LED technological innovation has followed Haitz’s law (the LED equivalent of Moore’s law), where illumination has risen by 20X and costs decreased by 10X each decade. LEDs are finally ready for the big stage, and the lighting industry estimates that LEDs will represent 80% of the illumination market within the next seven years. If you consider that the average U.S. home has 52 light sockets (more than four billion nationwide) and that there are nearly a trillion light sockets for all uses worldwide, you’re talking about a major change in the way we light our world.

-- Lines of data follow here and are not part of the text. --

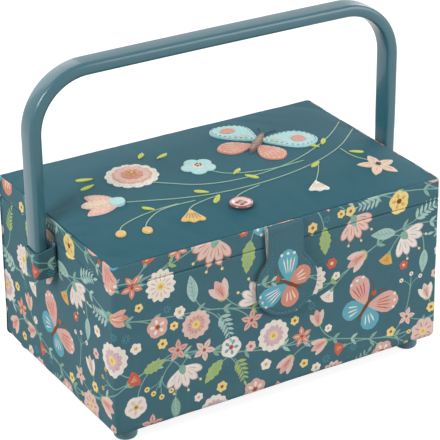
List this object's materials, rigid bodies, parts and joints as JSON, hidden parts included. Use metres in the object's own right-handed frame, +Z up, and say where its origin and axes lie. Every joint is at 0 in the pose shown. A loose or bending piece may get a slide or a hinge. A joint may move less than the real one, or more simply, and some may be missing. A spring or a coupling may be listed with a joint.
{
  "type": "sewing box",
  "caption": "Rectangular fabric-covered sewing box with a padded hinged lid, magnetic clasp tab, swinging bow handle, low feet and a compartment tray inside.",
  "frame": {"origin": "on the ground under the middle of the whole object's box", "axes": "+X to the box's right seen from the front, the front with the clasp faces -Y, +Z up"},
  "size_m": [0.2952, 0.171, 0.2444],
  "materials": {
    "print_cotton": "woven cotton printed with flowers, over thin wadding",
    "plain_cotton": "plain woven cotton",
    "greyboard": "dense board",
    "lining_cotton": "smooth lining cotton",
    "wadding": "soft foam and wadding",
    "elastic_band": "gathered elastic",
    "handle_plastic": "satin moulded plastic",
    "foot_plastic": "moulded plastic",
    "tray_plastic": "moulded plastic",
    "button_plastic": "polished",
    "steel": "plated",
    "magnet": "ground magnet"
  },
  "bodies": {
    "case": {"base_board": "greyboard", "front_board": "greyboard", "back_board": "greyboard", "left_board": "greyboard", "right_board": "greyboard", "body_cover": "print_cotton", "base_cover": "plain_cotton", "body_lining": "lining_cotton", "foot_front_left": "foot_plastic", "foot_front_right": "foot_plastic", "foot_back_left": "foot_plastic", "foot_back_right": "foot_plastic", "foot_screw_front_left": "steel", "foot_screw_front_right": "steel", "foot_screw_back_left": "steel", "foot_screw_back_right": "steel", "tray_ledge_left": "lining_cotton", "tray_ledge_right": "lining_cotton", "tray": "tray_plastic", "catch_plate": "steel", "handle_rivet_left": "steel", "handle_rivet_right": "steel", "handle_bush_left": "foot_plastic", "handle_bush_right": "foot_plastic", "hinge_tape_lower": "print_cotton"},
    "lid": {"lid_board": "greyboard", "lid_front_rail": "greyboard", "lid_back_rail": "greyboard", "lid_left_rail": "greyboard", "lid_right_rail": "greyboard", "lid_pad": "wadding", "lid_cover": "plain_cotton", "lid_rim_cover": "print_cotton", "lid_lining": "lining_cotton", "lid_pocket": "lining_cotton", "pocket_elastic": "elastic_band", "lid_button": "button_plastic", "hinge_tape_upper": "print_cotton"},
    "clasp": {"clasp_back_cover": "print_cotton", "clasp_board": "greyboard", "clasp_front_cover": "print_cotton", "clasp_magnet": "magnet"},
    "handle": {"handle_bow": "handle_plastic", "handle_sleeve_left": "print_cotton", "handle_sleeve_right": "print_cotton"}
  },
  "joints": [
    {"name": "lid_hinge", "type": "hinge", "parent": "case", "child": "lid", "pos_m": [0, 0.0844, 0.1194], "axis": [-1, 0, 0], "range_deg": [0, 105]},
    {"name": "clasp_flap", "type": "hinge", "parent": "lid", "child": "clasp", "pos_m": [0, -0.0819, 0.1353], "axis": [-1, 0, 0], "range_deg": [0, 120]},
    {"name": "handle_swing", "type": "hinge", "parent": "case", "child": "handle", "pos_m": [0, 0.0014, 0.106], "axis": [-1, 0, 0], "range_deg": [0, 95]}
  ],
  "couplings": [
    {"joint": "handle_swing", "follows": "lid_hinge", "ratio": 0.9}
  ]
}
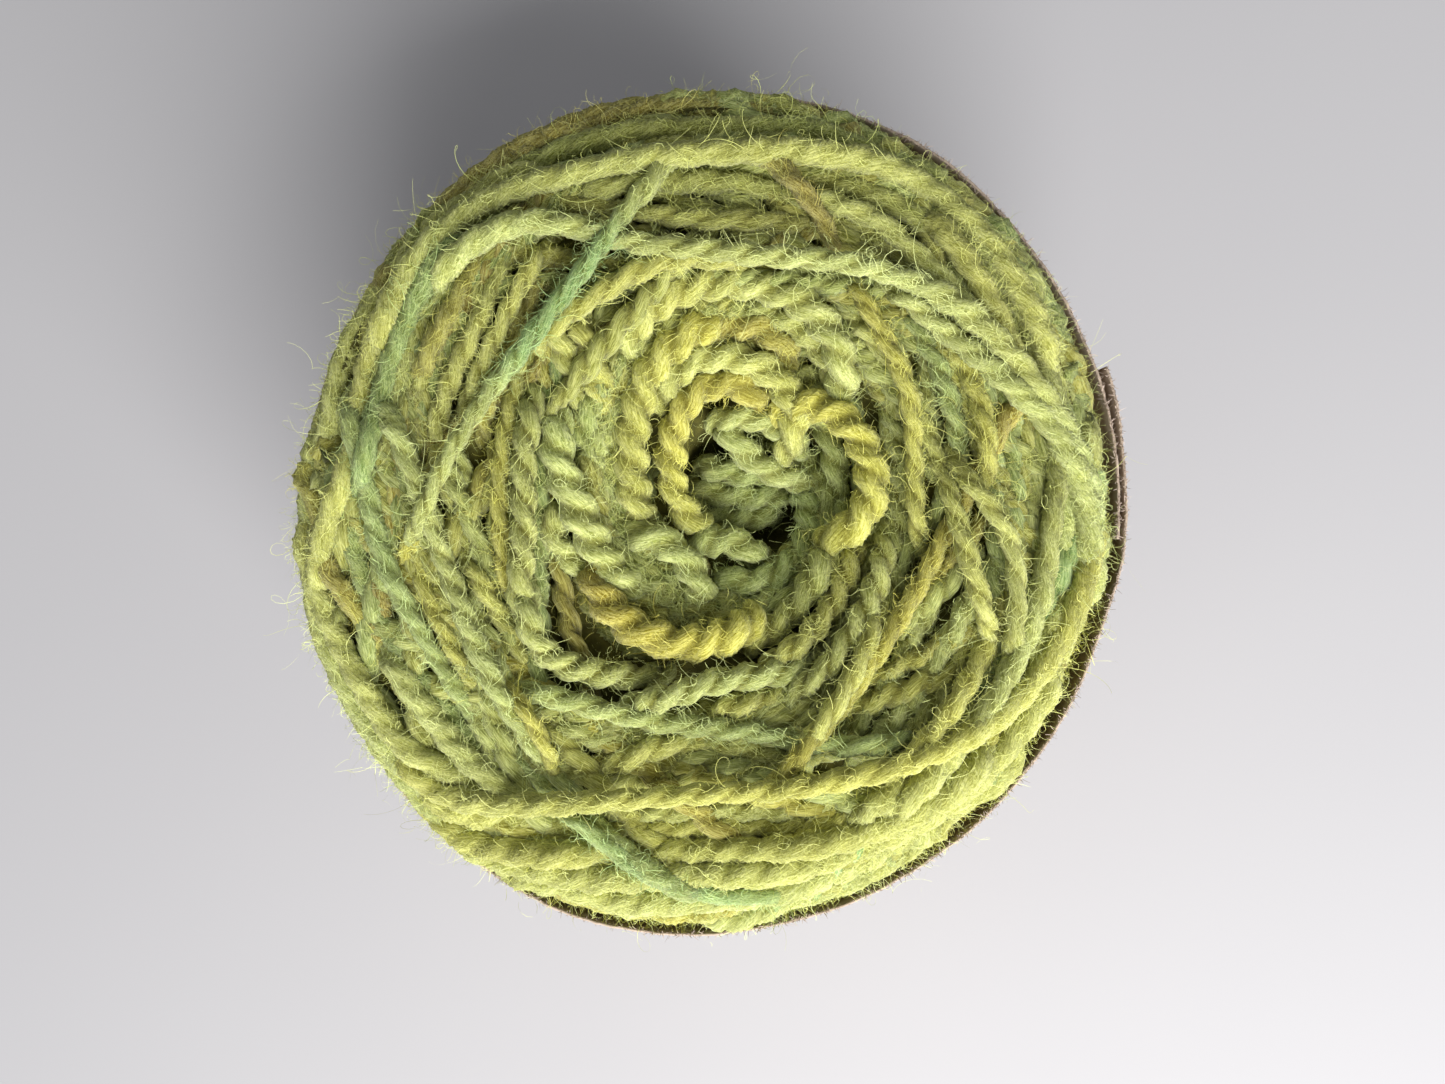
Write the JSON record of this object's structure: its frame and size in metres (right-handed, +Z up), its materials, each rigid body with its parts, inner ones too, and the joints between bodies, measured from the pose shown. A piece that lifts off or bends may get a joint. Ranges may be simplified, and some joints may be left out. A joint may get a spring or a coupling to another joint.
{
  "type": "yarn cake",
  "caption": "Centre-pull cake of plied wool yarn with crossing strands, relaxed loops round a sunken centre, and a plain paper band round its side",
  "frame": {"origin": "The middle of the flat base, level with the surface the cake stands on.", "axes": "+Z is up along the cake's axis. +X points to the right of the picture and +Y to its top. The band's outer end is 20 degrees from +X towards +Y."},
  "size_m": [0.0833, 0.0856, 0.0555],
  "materials": {
    "yellow_green_wool": "matt, fuzzy, hand-dyed yellow-green with mint and golden stretches",
    "brown_paper": "plain uncoated brown paper with a rough pale cut edge"
  },
  "bodies": {
    "root": {"yarn_cake": "yellow_green_wool", "paper_band": "brown_paper"}
  },
  "joints": []
}
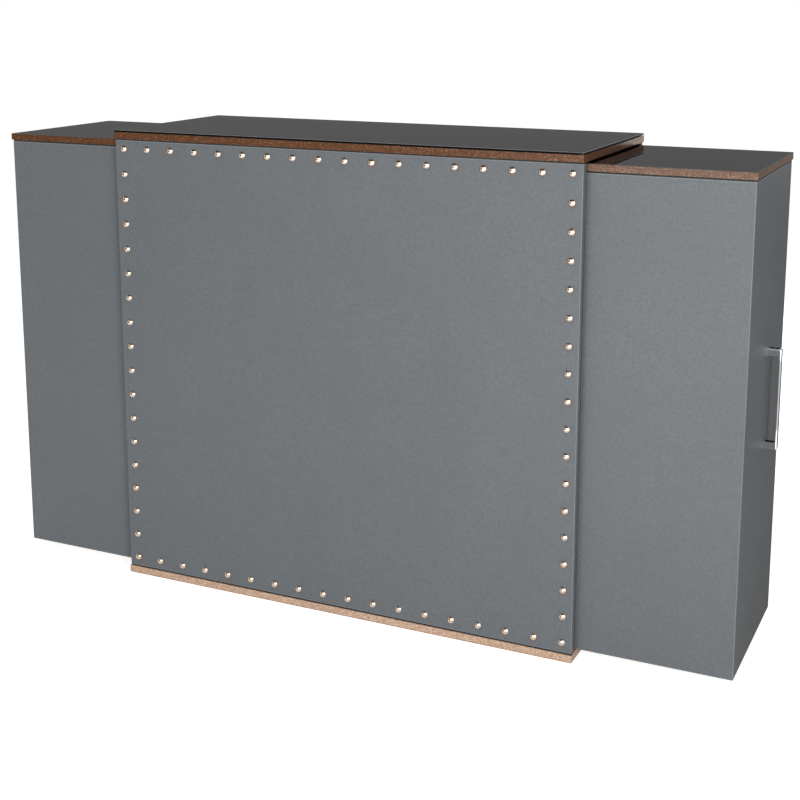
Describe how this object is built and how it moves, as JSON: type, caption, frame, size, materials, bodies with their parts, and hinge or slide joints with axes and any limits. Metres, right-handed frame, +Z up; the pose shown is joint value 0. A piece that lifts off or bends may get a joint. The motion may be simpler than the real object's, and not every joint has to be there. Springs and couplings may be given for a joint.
{
  "type": "bar cabinet",
  "caption": "Extending bar counter: a leather-cloth front panel with nail-head edging under a glass top, and wings with shelves that slide out sideways from behind it.",
  "frame": {"origin": "middle of the base board's underside, on the floor", "axes": "+X to the right as seen from the front, along the way the wings slide; +Y to the back; +Z up"},
  "size_m": [1.8105, 0.4405, 1.067],
  "materials": {
    "grey_cover": "grey leather-cloth with a fine grain, satin",
    "brown_board": "stained, speckled board edge",
    "base_board": "pale, speckled board edge",
    "raw_board": "plain board, lightly sealed",
    "black_board": "painted matt black",
    "black_glass": "black, polished",
    "black_laminate": "black, glossy",
    "copper": "polished copper colour",
    "chrome": "polished",
    "steel": "zinc plated",
    "nylon": "plain white",
    "rubber": "matt",
    "beech": "plain"
  },
  "bodies": {
    "centre": {"base_board": "base_board", "front_panel_core": "raw_board", "front_panel_cover": "grey_cover", "nail_heads": "copper", "centre_partition": "raw_board", "lower_rear_rail": "black_board", "upper_rear_rail": "black_board", "top_board": "brown_board", "top_glass": "black_glass", "base_runners": "nylon", "outer_stops": "nylon", "partition_bumpers": "rubber", "top_screws": "steel", "base_screws": "steel", "partition_screws": "steel"},
    "right_wing": {"right_wing_top": "brown_board", "right_wing_laminate": "black_laminate", "right_wing_front": "raw_board", "right_wing_end": "raw_board", "right_wing_cover": "grey_cover", "right_wing_inner_panel": "raw_board", "right_wing_bottom": "raw_board", "right_wing_lower_shelf": "raw_board", "right_wing_upper_shelf": "raw_board", "right_wing_shelf_pins": "steel", "right_wing_dowels": "beech", "right_wing_screws": "steel", "right_wing_glides": "nylon", "right_wing_stop": "nylon", "right_wing_handle": "chrome", "right_wing_handle_screws": "steel"},
    "left_wing": {"left_wing_top": "brown_board", "left_wing_laminate": "black_laminate", "left_wing_front": "raw_board", "left_wing_end": "raw_board", "left_wing_cover": "grey_cover", "left_wing_inner_panel": "raw_board", "left_wing_bottom": "raw_board", "left_wing_lower_shelf": "raw_board", "left_wing_upper_shelf": "raw_board", "left_wing_shelf_pins": "steel", "left_wing_dowels": "beech", "left_wing_screws": "steel", "left_wing_glides": "nylon", "left_wing_stop": "nylon", "left_wing_handle": "chrome", "left_wing_handle_screws": "steel"}
  },
  "joints": [
    {"name": "right_wing_slide", "type": "slide", "parent": "centre", "child": "right_wing", "axis": [1, 0, 0], "range_m": [-0.33, 0]},
    {"name": "left_wing_slide", "type": "slide", "parent": "centre", "child": "left_wing", "axis": [-1, 0, 0], "range_m": [-0.3175, 0.0125]}
  ]
}
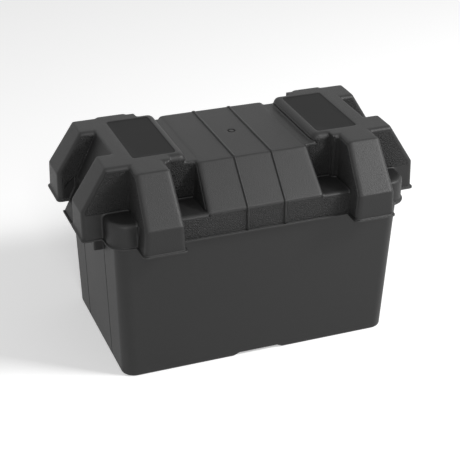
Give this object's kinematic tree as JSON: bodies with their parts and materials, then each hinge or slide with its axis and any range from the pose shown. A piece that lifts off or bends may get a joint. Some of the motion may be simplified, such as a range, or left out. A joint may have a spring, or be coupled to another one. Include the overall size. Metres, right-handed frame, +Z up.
{
  "type": "battery box",
  "caption": "Black moulded battery box: an open case with hand grips at its ends and a lift-off vented lid with cable hoods and ribs that guide a hold-down strap.",
  "frame": {"origin": "Under the middle of the whole box, on the surface it stands on. The case itself lies 10.75 mm behind it, because the two cable hoods reach out at the front.", "axes": "+X along the length, +Z up, and -Y towards the front, where the two cable hoods are."},
  "size_m": [0.419, 0.2566, 0.2615],
  "materials": {
    "case_plastic": "moulded black polypropylene, fine matte",
    "lid_plastic": "moulded black polypropylene, spark-eroded grain on the upright faces"
  },
  "bodies": {
    "case_body": {"case_body": "case_plastic"},
    "lid": {"lid": "lid_plastic"}
  },
  "joints": [
    {"name": "lid_lift", "type": "slide", "parent": "case_body", "child": "lid", "axis": [0, 0, 1], "range_m": [0, 0.15]}
  ]
}
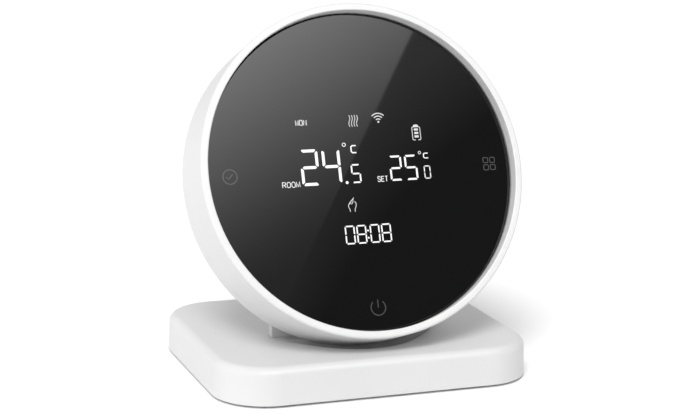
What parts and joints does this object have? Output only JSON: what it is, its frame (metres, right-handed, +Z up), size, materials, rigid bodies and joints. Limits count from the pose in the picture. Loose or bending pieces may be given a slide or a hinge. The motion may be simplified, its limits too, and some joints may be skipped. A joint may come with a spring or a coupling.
{
  "type": "rotary ring room thermostat on a table stand",
  "caption": "Round black-glass room thermostat with a turning white ring, hung on the bent upright of a low rounded-rectangle table stand.",
  "frame": {"origin": "on the table, under the middle of the base", "axes": "+Z up, front of the thermostat towards -Y, +X to the right seen from the front"},
  "size_m": [0.1, 0.0776, 0.1095],
  "materials": {
    "base_white": "satin moulded white plastic",
    "ring_white": "satin moulded white plastic",
    "housing_white": "fine textured white plastic",
    "grey_plastic": "moulded light grey plastic",
    "zinc_steel": "zinc plated sheet steel",
    "screw_steel": "plated screw steel",
    "black_rubber": "matt black",
    "black_glass": "back-printed black glass, polished",
    "black_plastic": "moulded black plastic",
    "reflector_white": "white light guide plastic",
    "printed_film": "smoked printed film",
    "circuit_board": "green solder mask",
    "display_light": "lit white",
    "conductive_foam": "dark grey foam",
    "chip_black": "moulded black epoxy",
    "natural_acetal": "natural acetal",
    "battery_jacket": "printed jacket, plain two-tone",
    "nickel_contact": "nickel plated spring steel"
  },
  "bodies": {
    "stand": {"base_shell": "base_white", "base_floor": "grey_plastic", "ballast_plate": "zinc_steel", "rubber_feet": "black_rubber", "base_screws": "screw_steel", "stand_upright": "base_white", "upright_screws": "screw_steel", "dock_studs": "screw_steel"},
    "head": {"front_glass": "black_glass", "glass_gasket": "black_rubber", "chassis": "black_plastic", "light_box": "reflector_white", "diffuser_film": "printed_film", "main_board": "circuit_board", "display_leds": "display_light", "board_screws": "screw_steel", "touch_pads": "conductive_foam", "wifi_module": "zinc_steel", "controller_chip": "chip_black", "buzzer": "black_plastic", "temperature_sensor": "chip_black", "encoder_body": "black_plastic", "slip_washer": "natural_acetal", "ring_retainer": "black_plastic", "retainer_screws": "screw_steel", "rear_housing": "housing_white", "battery_cells": "battery_jacket", "battery_springs": "nickel_contact", "contact_plates": "nickel_contact", "housing_screws": "screw_steel"},
    "ring": {"dial_ring": "ring_white", "ring_gear": "natural_acetal"},
    "pinion": {"encoder_pinion": "natural_acetal"},
    "door": {"battery_door": "housing_white"}
  },
  "joints": [
    {"name": "head_lift", "type": "slide", "parent": "stand", "child": "head", "axis": [0, 0.3649, 0.9311], "range_m": [0, 0.008]},
    {"name": "ring_turn", "type": "hinge", "parent": "head", "child": "ring", "pos_m": [0, -0.0137, 0.0622], "axis": [0, -0.9311, 0.3649], "continuous": true},
    {"name": "pinion_turn", "type": "hinge", "parent": "head", "child": "pinion", "pos_m": [0, -0.02538, 0.03241], "axis": [0, -0.9311, 0.3649], "continuous": true},
    {"name": "door_open", "type": "hinge", "parent": "head", "child": "door", "pos_m": [0, 0.00567, 0.05901], "axis": [-1, 0, 0], "range_deg": [0, 75]}
  ],
  "couplings": [
    {"joint": "pinion_turn", "follows": "ring_turn", "ratio": 3.2857}
  ]
}
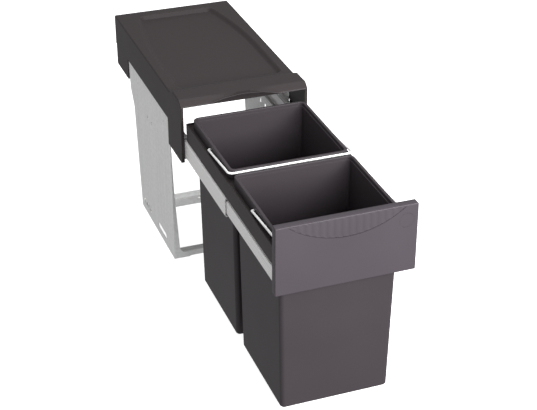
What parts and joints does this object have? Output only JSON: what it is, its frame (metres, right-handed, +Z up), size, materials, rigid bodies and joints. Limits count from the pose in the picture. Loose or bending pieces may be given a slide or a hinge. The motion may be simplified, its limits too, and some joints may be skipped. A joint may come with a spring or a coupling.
{
  "type": "pull out bin frame",
  "caption": "Under-sink pull-out frame with a covered steel stand, ball-bearing slides, hanging waste bins with wire bails and a low front panel",
  "frame": {"origin": "on the floor, midway between the two floor screw holes of the crossbars", "axes": "+Y to the rear of the cabinet, +X to the right seen from the front, +Z up; the drawer slides out along -Y and is drawn pulled out"},
  "size_m": [0.254, 0.9805, 0.399],
  "materials": {
    "side_plate": "galvanised sheet, satin",
    "crossbar": "galvanised sheet, satin",
    "cover": "moulded, fine matt grain",
    "slide_rail": "bright zinc plated, rolled",
    "ball_cage": "pressed strip, greased",
    "ball": "polished, greased",
    "fastener": "zinc plated",
    "buffer": "soft moulded",
    "carrier": "moulded, fine matt grain",
    "bin": "moulded, satin",
    "bail_wire": "white coated wire",
    "panel": "moulded, fine matt grain",
    "grip": "moulded, ribbed, matt"
  },
  "bodies": {
    "frame": {"left_side_plate": "side_plate", "right_side_plate": "side_plate", "front_crossbar": "crossbar", "rear_crossbar": "crossbar", "cover": "cover", "left_cabinet_rail": "slide_rail", "right_cabinet_rail": "slide_rail", "rail_rivets": "fastener", "rail_end_buffers": "buffer"},
    "middle_rails": {"left_middle_rail": "slide_rail", "right_middle_rail": "slide_rail"},
    "outer_cages": {"left_outer_ball_cage": "ball_cage", "right_outer_ball_cage": "ball_cage", "outer_balls": "ball"},
    "inner_cages": {"left_inner_ball_cage": "ball_cage", "right_inner_ball_cage": "ball_cage", "inner_balls": "ball"},
    "drawer": {"bin_carrier": "carrier", "left_drawer_rail": "slide_rail", "right_drawer_rail": "slide_rail", "drawer_rail_screws": "fastener", "front_panel": "panel", "grip_insert": "grip", "panel_screws": "fastener"},
    "rear_bin": {"rear_bin": "bin"},
    "front_bin": {"front_bin": "bin"},
    "rear_bail": {"rear_bail": "bail_wire"},
    "front_bail": {"front_bail": "bail_wire"}
  },
  "joints": [
    {"name": "drawer_slide", "type": "slide", "parent": "frame", "child": "drawer", "axis": [0, -1, 0], "range_m": [-0.482, 0]},
    {"name": "middle_slide", "type": "slide", "parent": "frame", "child": "middle_rails", "axis": [0, -1, 0], "range_m": [-0.241, 0]},
    {"name": "outer_cage_slide", "type": "slide", "parent": "frame", "child": "outer_cages", "axis": [0, -1, 0], "range_m": [-0.1205, 0]},
    {"name": "inner_cage_slide", "type": "slide", "parent": "frame", "child": "inner_cages", "axis": [0, -1, 0], "range_m": [-0.3615, 0]},
    {"name": "rear_bin_lift", "type": "slide", "parent": "drawer", "child": "rear_bin", "axis": [0, 0, 1], "range_m": [0, 0.4]},
    {"name": "rear_bail_hinge", "type": "hinge", "parent": "rear_bin", "child": "rear_bail", "pos_m": [0, -0.341, 0.359], "axis": [-1, 0, 0], "range_deg": [0, 165]},
    {"name": "front_bin_lift", "type": "slide", "parent": "drawer", "child": "front_bin", "axis": [0, 0, 1], "range_m": [0, 0.4]},
    {"name": "front_bail_hinge", "type": "hinge", "parent": "front_bin", "child": "front_bail", "pos_m": [0, -0.573, 0.359], "axis": [-1, 0, 0], "range_deg": [0, 160]}
  ],
  "couplings": [
    {"joint": "middle_slide", "follows": "drawer_slide", "ratio": 0.5},
    {"joint": "outer_cage_slide", "follows": "drawer_slide", "ratio": 0.25},
    {"joint": "inner_cage_slide", "follows": "drawer_slide", "ratio": 0.75}
  ]
}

The changes go beyond replacing one bulb type with another. Having an illumination source that turns on and off instantly with no warm up makes it efficient to integrate lights and sensor networks so that we only illuminate what we want. Mitacs, through our Accelerate internship program, is supporting research in this area through the development of low power wireless sensor networks integrated with lighting and heat control. Trials in this project have found that lighting costs can be reduced by up to 90%.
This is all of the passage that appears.